Iterative Diagnosis Approach for ECC-Based Memory Repair

• Published in: IEEE transactions on computer-aided design of integrated circuits and systems Vol. 39; no. 2; pp. 464 - 477
• Main Authors: Papavramidou, Panagiota, Nicolaidis, Michael
• Format: Journal Article
• Language: English
• Published: New York IEEE 01.02.2020; The Institute of Electrical and Electronics Engineers, Inc. (IEEE)
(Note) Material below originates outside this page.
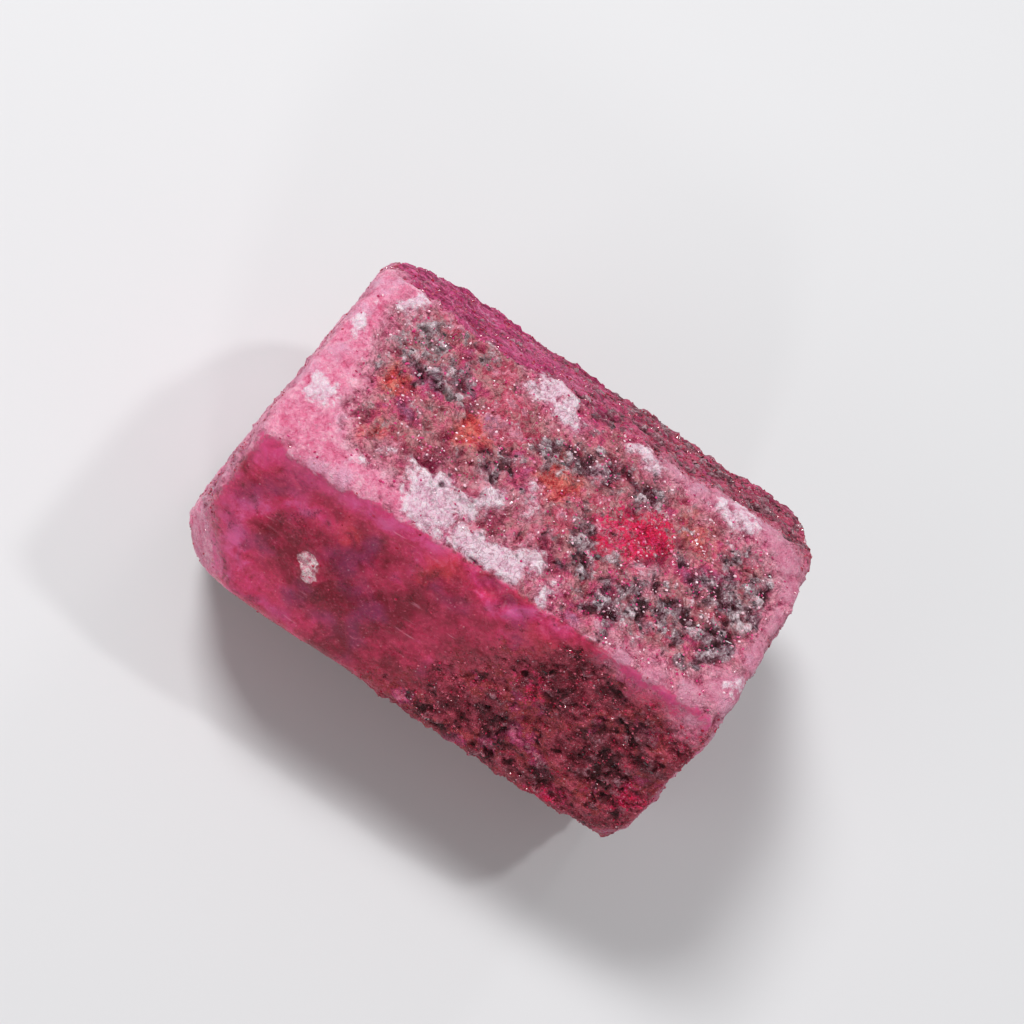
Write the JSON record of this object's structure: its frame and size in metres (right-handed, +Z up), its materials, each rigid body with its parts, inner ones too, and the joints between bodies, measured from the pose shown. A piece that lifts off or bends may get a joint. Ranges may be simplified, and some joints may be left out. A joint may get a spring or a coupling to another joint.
{
  "type": "raw ruby crystal",
  "caption": "Single rough ruby crystal, a worn six-sided barrel broken off at both ends, lying on one prism face.",
  "frame": {"origin": "middle of the crystal's box, on the plane of the face it rests on", "axes": "+Z up, +X along the crystal's long axis towards its squarer end, -Y towards the side with the glossy face"},
  "size_m": [0.0388, 0.03, 0.0264],
  "materials": {
    "ruby": "glossy translucent magenta ruby on one side, elsewhere rough, with dark mica, white frosting and rust stains"
  },
  "bodies": {
    "root": {"ruby_crystal": "ruby"}
  },
  "joints": []
}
• Subjects: Algorithms; Circuit faults; Circuits; CMOS; Defects; Design for reliability; design for yield; ECC; Engineering Sciences; Error correction codes; Fabrication; Fault detection; fault simulation; Iterative methods; Low voltage; Maintenance engineering; memory fault-diagnosis; memory repair; Micro and nanotechnologies; Microelectronics; Reliability; Repair; Runtime; Surface mount technology; fault-diagnosis; ECC; design for yield; design for reliability; fault simulation; memory repair
• ISSN: 0278-0070; 1937-4151
• DOI: 10.1109/TCAD.2018.2887052

In modern SoCs embedded memories should be protected by ECC against field failures to achieve acceptable reliability. They should also be repaired after fabrication to achieve acceptable fabrication yield, as well as during lifetime to increase lifespan. In technologies affected by high defect densities, conventional repair induces very high cost. To reduce it, in previous work we proposed the ECC-based repair scheme, consisting in using the ECC for fixing words comprising a single faulty cell, and self-repair to fix all other faulty words. This approach is of high interest for ultimate CMOS and post-CMOS technologies, where the defect densities are expected to increase significantly, and/or in very-low power designs as very-low voltage sharply increases defect densities. However, we showed recently that, for high defect densities the diagnosis circuitry required for ECC-based repair may induce large cost. In previous work we addressed this issue by means of a new family of memory test algorithms that exhibit the so-called single-read double-fault detection (SRDF) property. The SRDF algorithms resolve the diagnosis issue at no area cost. However, as they are complex and increase test length, in this paper we explore a new diagnosis approach using iterative test execution, which, together with the SRDF test algorithms, provide a set of options enabling efficient tradeoffs in terms of hardware and power costs, and test length.